​​How Airport Travelers Forgot Close To $1 Million At TSA Checkpoints In 2023

When you think of the organizations you donate to, the Transportation Security Administration (TSA) probably doesn't come to mind. However, you may have given money to the airport security agency without even knowing it. According to the official government website Fiscal Data, a whopping $956,253.38 was left behind in 2023 by travelers going through airport security checkpoints. Yep, close to $1 million dropped in the security line or abandoned in those conveyor belt bins. 

That figure has been rising for over a decade. In 2019, just before the COVID-19 pandemic, fliers left $926,030.44 in unclaimed money at security checkpoints. In 2015, $765,759.15 was forgotten. Conversely, according to a CNBC report, only around $484,000 was collected from checkpoints in 2008. 

A large amount of the money comes from small change, which can be easy to overlook when rushing to get through airport security and make it to your gate on time. Still, that doesn't explain why more cash is neglected now than in the past. "There is no real way for TSA to know why this happens," TSA spokesperson Lisa Farbstein told CNBC. "It makes sense to point to an increase in the number of travelers as one likely reason, but other than that, we have no theories."

What happens to the money left behind?

Nearly $1 million is enough to buy a nice house or, depending on your age, quit working and go into retirement. Of course, this isn't how the TSA spends all that money left behind by travelers. So, what does the government agency do with the funds?

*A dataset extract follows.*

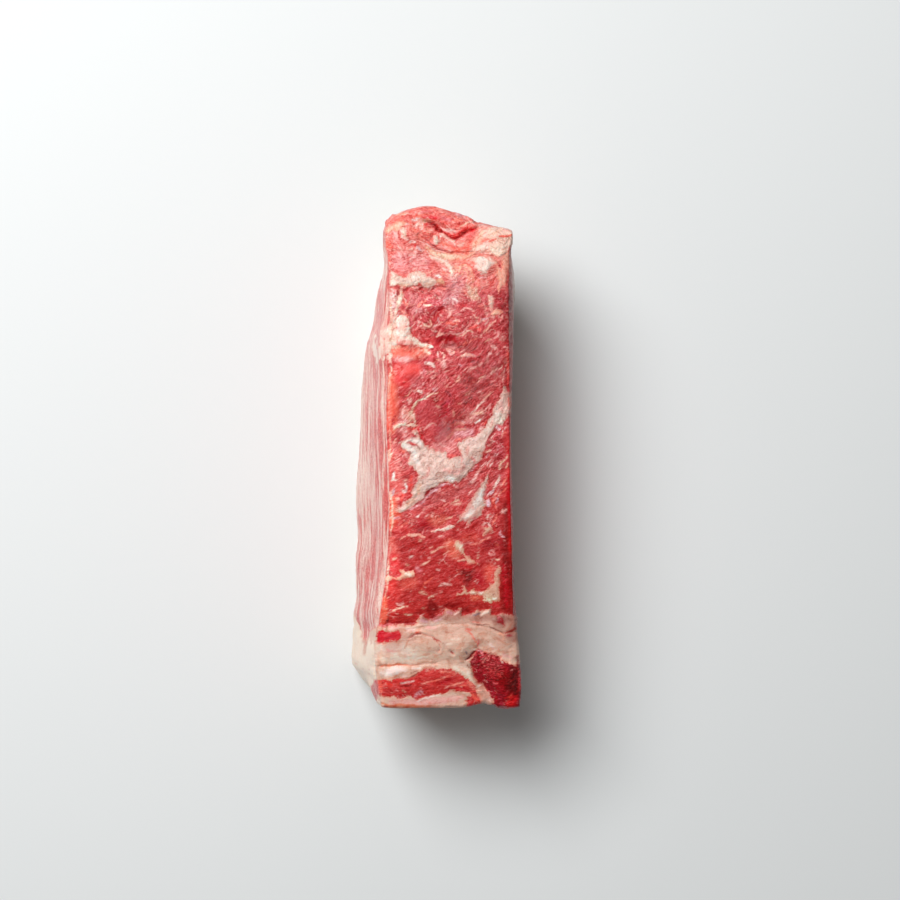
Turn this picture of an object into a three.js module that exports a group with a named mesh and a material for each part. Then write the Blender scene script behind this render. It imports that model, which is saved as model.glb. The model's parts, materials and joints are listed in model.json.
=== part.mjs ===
// A thick raw sirloin steak standing on its fat cap.
// Millimetres. +Z up, +Y from the tail end to the chine end, +X from the left cut face to the right one.
// The body starts as a gridded box. Its edges are rounded, then its six sides are drawn out to the
// outlines of the cut, and the folds, seams and swellings of the meat are pressed into the upper side.
import * as THREE from "three";
import { mergeVertices } from "three/addons/utils/BufferGeometryUtils.js";

// Driving dimensions
const CHINE_REACH = 98.2; // from the middle of the upper side to the tip of the chine end
const TAIL_REACH = 104.4; // and to the tip of the tail end
const UPPER_HALF_WIDTH = 24.3; // the upper side, between the ridges of the two cut faces
const HEIGHT = 71; // fat cap to bone side, at the middle of the length
const FOOT_LEFT = 38; // the left cut face slopes out to here at its foot
const FOOT_RIGHT = 17.5; // the right one slopes in to here
const RIDGE_RADIUS = 3.2; // cut edges round the upper side
const FOOT_RADIUS = 9.5; // soft edges round the fat cap
const CORNER_RADIUS = 6; // how far the two ends are rounded along the length
const CELLS = { thickness: 20, length: 88, height: 11 };
const CROWDING = { thickness: 0.1, length: 0.25, height: 0.45 }; // how far the cells crowd to the edges

const HALF = new THREE.Vector3(UPPER_HALF_WIDTH, (CHINE_REACH + TAIL_REACH) / 2, HEIGHT / 2);

const { lerp, smoothstep } = THREE.MathUtils;

// 1 at a place and fading out over a reach on both sides
const swell = (at, middle, reach) => Math.exp(-(((at - middle) / reach) ** 2));

// A straight edge with swellings, each given as how far out it goes, where along the length, and its reach
const edge = (base, swellings) => (y) =>
  swellings.reduce((sum, [out, middle, reach]) => sum + out * swell(y, middle, reach), base);

// Ridges of the upper side
const ridgeLeft = edge(UPPER_HALF_WIDTH, [
  [2.2, 88, 12], // beside the chine fold
  [1.2, 12, 18], // at the middle
  [5.4, -82, 28], // the tail flares
]);
const ridgeRight = edge(UPPER_HALF_WIDTH, [[4.2, -97, 30]]); // the tail flares

// Feet of the cut faces. The left one draws in towards the chine end.
const CHINE_FOOT_DRAWN_IN = 12.5;
const footLeftEdge = edge(FOOT_LEFT, [
  [3.4, -78, 34], // the tail flares
  [1.6, 63, 8], // a bump before the chine end
]);
const footLeft = (y) => footLeftEdge(y) - CHINE_FOOT_DRAWN_IN * smoothstep(y, 22, 84);
const footRight = edge(FOOT_RIGHT, [
  [4.5, -85, 30], // the tail flares
  [2.5, 50, 30], // below the bulge
]);

// The upper side is arched, and falls away to both ends.
const CHINE_FALL = 11;
const MIDDLE_FALL = 3;
const TAIL_FALL = 13;
const upperHeight = (y) =>
  HEIGHT
  - CHINE_FALL * smoothstep(y, 48, 106) ** 1.4
  - MIDDLE_FALL * smoothstep(-y, 5, 60)
  - TAIL_FALL * smoothstep(-y, 50, 118);

// The fat cap lies flat under most of the steak and curls up towards the chine end.
const CAP_CURL = 24;
const capLift = (y) => CAP_CURL * smoothstep(y, 58, 108) ** 1.4;

// The chine end is drawn out to a tip left of its middle and falls away to the right.
const CHINE_TIP = -6;
const TIP_ROUNDING = 6.3;
const TIP_SLOPE = 9;
function chineEnd(x) {
  const side = x - CHINE_TIP;
  return side < 0
    ? CHINE_REACH - TIP_ROUNDING * (side / 20) ** 2
    : CHINE_REACH - TIP_SLOPE * smoothstep(side, -2, 30);
}

// The tail end is cut nearly straight, with a notch at its upper edge beside the dark muscle.
const TAIL_NOTCH = 1.7;
const tailEnd = (x, up) => -TAIL_REACH + TAIL_NOTCH * swell(x, 11, 6) * smoothstep(up, 0.45, 0.95);

// The trimmed ends are a little uneven.
const endRelief = (x, z) => 0.7 * Math.sin(x / 7.5 + z / 13) + 0.5 * Math.sin(z / 8.5 - x / 19 + 1);

// Relief of the upper side. Places are in millimetres from the middle of the upper side.

// Swellings and hollows: middle, reach along its own two axes, turn in degrees, and rise
const MOUNDS = [
  { at: [0, 93.5], reach: [15, 5.5], turn: -8, rise: 2.4 }, // flap rolled over the chine fold
  { at: [-18, 84], reach: [8, 8], turn: 0, rise: 1.6 }, // left end of the roll
  { at: [17, 84], reach: [9, 8], turn: 0, rise: 1.3 }, // fat corner right of the fold
  { at: [-12, 68], reach: [14, 4], turn: 6, rise: 1.5 }, // fat ridge across the left half
  { at: [13, 71], reach: [7, 5], turn: 0, rise: 1.2 }, // fat knob
  { at: [-3, 55], reach: [5, 4], turn: 60, rise: -1.8 }, // torn hollow
  { at: [-2, 42.5], reach: [6, 4], turn: 10, rise: -2.2 }, // torn hollow
  { at: [-17, 45], reach: [6, 7], turn: -30, rise: 1.2 }, // fat wedge on the left ridge
  { at: [-18, 28], reach: [7, 16], turn: 0, rise: 1.4 }, // smooth lean along the left ridge
  { at: [-4, 13], reach: [8, 12], turn: -20, rise: -2.6 }, // deep red muscle, sunk between ridges
  { at: [15, 22], reach: [8, 16], turn: -35, rise: 1.2 }, // fibre bundle right of it
  { at: [4, -5], reach: [17, 7], turn: 30, rise: 1.6 }, // fat patch where the bone was
  { at: [9, -22], reach: [5, 12], turn: -38, rise: 0.8 }, // fat streak
  { at: [-8, -42], reach: [16, 14], turn: 15, rise: 1.0 }, // eye muscle towards the tail
  { at: [-6, -79], reach: [22, 7], turn: 4, rise: 2.0 }, // thick fat band before the tail
  { at: [8, -78], reach: [7, 5], turn: 0, rise: 1.0 }, // pale knob in the band
  { at: [-10, -92], reach: [17, 4.5], turn: 8, rise: 1.0 }, // flank muscle strip
  { at: [20, -92], reach: [7, 11], turn: 25, rise: 1.6 }, // dark muscle at the tail corner
];

// Creases: half width, depth and a line of points
const CREASES = [
  crease(3.2, 3.2, [-10, 90.5], [-5.5, 87.6], [1.5, 84.4], [7, 86.4], [12.5, 89.4]), // chine fold
  crease(2.3, 1.4, [-12, 85], [-3.5, 79.6], [3.5, 77.8], [11, 80.6]), // seam under the fold
  crease(2.3, 1.1, [10, 78.6], [17, 77.4], [20, 74]), // seam to the right ridge
  crease(2.4, 1.5, [-20, 64], [-14, 63.6], [-6, 64.8]), // gap under the fat ridge
  crease(2.6, 1.6, [-14, -21], [-4, -15.5], [4, -13.6], [12, -4]), // under the fat patch
  crease(2.3, 1.5, [-30, -70], [-12, -68.6], [-2, -65.4], [14, -66.5], [28, -65]), // eye muscle to fat band
  crease(2.3, 1.1, [-30, -87], [-9, -85.4], [2, -85.4], [9, -90], [14, -96]), // fat band to flank strip
  crease(2.5, 2.1, [7, -85], [10.5, -80], [19, -82.5], [28, -86]), // fat band to dark muscle
  crease(2.5, 1.8, [8, -84], [11, -92], [16, -100]), // flank strip to dark muscle
];

// A smooth line through places on the upper side, as a run of short straight pieces
function crease(half, depth, ...places) {
  const curve = new THREE.CatmullRomCurve3(places.map(([x, y]) => new THREE.Vector3(x, y, 0)));
  const steps = curve.getPoints(6 * (places.length - 1));
  return { half, depth, pieces: steps.slice(1).map((end, i) => new THREE.Line3(steps[i], end)) };
}

function moundRise(x, y, { at, reach, turn, rise }) {
  const angle = THREE.MathUtils.degToRad(turn);
  const [dx, dy] = [x - at[0], y - at[1]];
  const along = dx * Math.cos(angle) + dy * Math.sin(angle);
  const across = dy * Math.cos(angle) - dx * Math.sin(angle);
  return rise * Math.exp(-((along / reach[0]) ** 2) - (across / reach[1]) ** 2);
}

const point = new THREE.Vector3();
const nearest = new THREE.Vector3();

function creaseFall(x, y, { half, depth, pieces }) {
  point.set(x, y, 0);
  const distances = pieces.map((piece) => piece.closestPointToPoint(point, true, nearest).distanceTo(point));
  return depth * Math.exp(-((Math.min(...distances) / half) ** 2));
}

function upperRelief(x, y) {
  const rise = MOUNDS.reduce((sum, mound) => sum + moundRise(x, y, mound), 0);
  const fall = Math.max(...CREASES.map((line) => creaseFall(x, y, line)));
  return rise - fall;
}

// Relief of the cut faces, outwards. The eye muscle stands a little proud of the fat cap below it
// and of the fat at the tail, with a shallow seam between them.
const CAP_THICKNESS = 9;
const TAIL_SEAM = -74; // where along the length the eye muscle ends
const EYE_RISE = 1.5;
const SEAM_DEPTH = 0.9;
const UNEVENNESS = 0.35;

function cutFaceRelief(y, z) {
  const capTop = capLift(y) + CAP_THICKNESS + 4 * swell(y, 70, 25);
  const eye = smoothstep(z, capTop - 3, capTop + 9) * smoothstep(y, TAIL_SEAM - 4, TAIL_SEAM + 10);
  const seam = swell(z, capTop, 3) * smoothstep(y, TAIL_SEAM, TAIL_SEAM + 12) + swell(y, TAIL_SEAM, 3.5);
  const waves = Math.sin(y / 11.3 + z / 19) + 0.7 * Math.sin(z / 7.9 - y / 17 + 2);
  return EYE_RISE * eye - SEAM_DEPTH * seam + UNEVENNESS * waves;
}

// The right face bulges low down behind the chine end.
const BULGE = 7;
const rightBulge = (y, z) => BULGE * swell(y, 60, 22) * swell(z, 32, 22);

// A point of the gridded box, each coordinate from -1 to 1, with its edges rounded, still from -1 to 1
function rounded(corner) {
  const box = corner.clone().multiply(HALF);
  const radius = lerp(FOOT_RADIUS, RIDGE_RADIUS, smoothstep(corner.z, -0.4, 0.7));
  const radii = new THREE.Vector3(radius, Math.max(radius, CORNER_RADIUS), radius);
  const flat = HALF.clone().sub(radii);
  const inner = box.clone().clamp(flat.clone().negate(), flat);
  const out = box.clone().sub(inner).divide(radii);
  const reach = Math.max(Math.abs(out.x), Math.abs(out.y), Math.abs(out.z));
  if (reach > 0) out.multiplyScalar(reach / out.length());
  return inner.add(out.multiply(radii)).divide(HALF);
}

// The point of the steak that a point of the gridded box goes to
function steakPoint(corner) {
  const r = rounded(corner);
  const [across, along, up] = [(r.x + 1) / 2, (r.y + 1) / 2, (r.z + 1) / 2];
  const height = up * HEIGHT;
  const face = smoothstep(up, 0, 0.12) * smoothstep(1 - up, 0, 0.12); // ridges and feet stay as drawn
  const roughX = r.x * HALF.x;
  const y = lerp(tailEnd(roughX, up), chineEnd(roughX), along) + face * r.y ** 21 * endRelief(roughX, height);

  let left = -lerp(footLeft(y), ridgeLeft(y), up ** 1.1);
  let right = lerp(footRight(y), ridgeRight(y), up ** 1.1);
  left -= face * cutFaceRelief(y, height);
  right += face * (cutFaceRelief(y, height) + rightBulge(y, height));
  const x = lerp(left, right, across);

  const low = capLift(y);
  const high = upperHeight(y) + smoothstep(up, 0.55, 1) * upperRelief(x, y);
  const z = lerp(low, high, up);
  return new THREE.Vector3(x, y, z);
}

// Moves the grid lines between -1 and 1 towards both ends
const crowd = (t, share) => t + (share * Math.sin(Math.PI * t)) / Math.PI;

function steakGeometry() {
  const box = new THREE.BoxGeometry(2, 2, 2, CELLS.thickness, CELLS.length, CELLS.height);
  box.deleteAttribute("normal");
  box.deleteAttribute("uv");
  const geometry = mergeVertices(box, 1e-4);
  const places = geometry.getAttribute("position");
  const corner = new THREE.Vector3();
  for (let i = 0; i < places.count; i++) {
    corner.fromBufferAttribute(places, i);
    corner.set(
      crowd(corner.x, CROWDING.thickness),
      crowd(corner.y, CROWDING.length),
      crowd(corner.z, CROWDING.height),
    );
    places.setXYZ(i, ...steakPoint(corner));
  }
  geometry.computeBoundingBox();
  const middle = geometry.boundingBox.getCenter(new THREE.Vector3());
  geometry.translate(-middle.x, -middle.y, -geometry.boundingBox.min.z);
  geometry.computeVertexNormals();
  return geometry;
}

const flesh = new THREE.MeshStandardMaterial({ color: 0xc4544c, roughness: 0.45, metalness: 0 });

const steak = new THREE.Mesh(steakGeometry(), flesh);
steak.name = "steak";

const part = new THREE.Group();
part.add(steak);

export default part;
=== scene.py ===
import json
import math

import bpy
import numpy as np
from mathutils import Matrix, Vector, noise

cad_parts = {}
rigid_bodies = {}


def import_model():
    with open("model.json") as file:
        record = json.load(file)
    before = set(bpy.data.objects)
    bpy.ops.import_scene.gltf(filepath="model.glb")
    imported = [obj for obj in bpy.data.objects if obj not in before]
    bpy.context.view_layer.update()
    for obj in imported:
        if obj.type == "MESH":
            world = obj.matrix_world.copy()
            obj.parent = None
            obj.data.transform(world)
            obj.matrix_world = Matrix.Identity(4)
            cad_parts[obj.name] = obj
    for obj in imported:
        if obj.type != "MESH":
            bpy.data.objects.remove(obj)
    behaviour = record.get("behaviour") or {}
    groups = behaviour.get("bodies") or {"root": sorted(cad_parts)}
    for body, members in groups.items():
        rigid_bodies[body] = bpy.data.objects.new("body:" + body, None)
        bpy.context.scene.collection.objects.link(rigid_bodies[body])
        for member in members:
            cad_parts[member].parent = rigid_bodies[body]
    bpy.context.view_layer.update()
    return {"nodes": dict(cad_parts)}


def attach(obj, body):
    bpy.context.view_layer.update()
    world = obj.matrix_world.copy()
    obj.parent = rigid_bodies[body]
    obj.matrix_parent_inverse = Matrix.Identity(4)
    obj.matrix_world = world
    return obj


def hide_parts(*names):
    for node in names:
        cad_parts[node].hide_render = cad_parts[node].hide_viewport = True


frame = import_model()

noise.seed_set(5)  # without it, the noise would differ from one run to the next

MM = 0.001
MIDDLE = np.array([5.0, 3.4, 0.0])  # the middle of the upper side, in the frame's millimetres
HEIGHT = 72  # of the upper side
EYE_HEIGHT = 1000  # of the camera, above the upper side


# ---------------------------------------------------------------- shape of the solid

HALF_WIDTH = 24.3  # of the upper side, before its sides swell out
HALF_SIZE = np.array([HALF_WIDTH, 101.3, 35.5])  # of the plain solid, with its sides drawn straight
RIDGE_RADIUS = np.array([3.2, 6.0, 3.2])  # of the plain solid's edges, across, along and up
LEAN_ALONG = 3.1  # how far the plain solid's middle lies towards the tail
CREST = 71  # the upper side's greatest height
UPPER_DEPTH = 4.5  # how far down its edges the upper side is divided finely


def smooth(value, low, high):
    """Goes from 0 to 1 with soft ends, as value goes from low to high."""
    t = np.clip((value - low) / (high - low), 0, 1)
    return t * t * (3 - 2 * t)


def swell(at, middle, reach):
    """A soft hump of height 1."""
    return np.exp(-(((at - middle) / reach) ** 2))


def ridge_left(y):
    """Where the upper side meets the left cut face."""
    chine_swell, eye_swell = 2.2 * swell(y, 88, 12), 1.2 * swell(y, 12, 18)
    tail_flare = 5.4 * swell(y, -82, 28)
    return -(HALF_WIDTH + chine_swell + eye_swell + tail_flare)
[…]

When you leave something at the TSA security checkpoint, officers generally keep the item for at least 30 days in case you try to retrieve it later. With pocket change, however, it can be harder to identify the original owner — anyone could contact the TSA claiming to have lost some cash, after all. As a result, the security agency collects the money, documents it, and hands it over to its financial office, as Farbstein told The Washington Post.

The TSA doesn't award an employee with a fancy house or luxury shopping spree. Rather, the money is put back into airport security operations based on what the TSA deems necessary. However, Kate Sullivan, Head of Experience at Secret Fares, revealed to Fox News that "because there's no appropriations procedure on left-behind cash, there's no way to check on that." So, the TSA may use some of the reclaimed money for staff parties and other perks.

How not to forget your loose change at airport security

The $1 million left behind by fliers is a reminder that a little pocket change, as meager as it may seem, can really add up. To avoid accidentally parting ways with your cash at the airport, arrive prepared. Agents may ask you to empty your pockets when going through the airport security body scanner or metal detector, so remove any bills and coins in advance. The TSA suggests placing your change in a zippered plastic bag, pouch, or other small bag kept securely in your carry-on luggage. Alternatively, tuck the money in your shoes and keep them upright when placing the footwear on the conveyor belt.

If you leave the airport security checkpoint and realize you left behind some money, you may be able to recover it if you return to the security area quickly. Otherwise, use the TSA website to report your item using its "Lost and Found" form. Remember, it might be difficult for the agency to reunite you with your money, as it's not as easily identifiable as, say, an ID card or sweater. Still, it's worth a try — unless you're happy to fund the next TSA employee pizza party.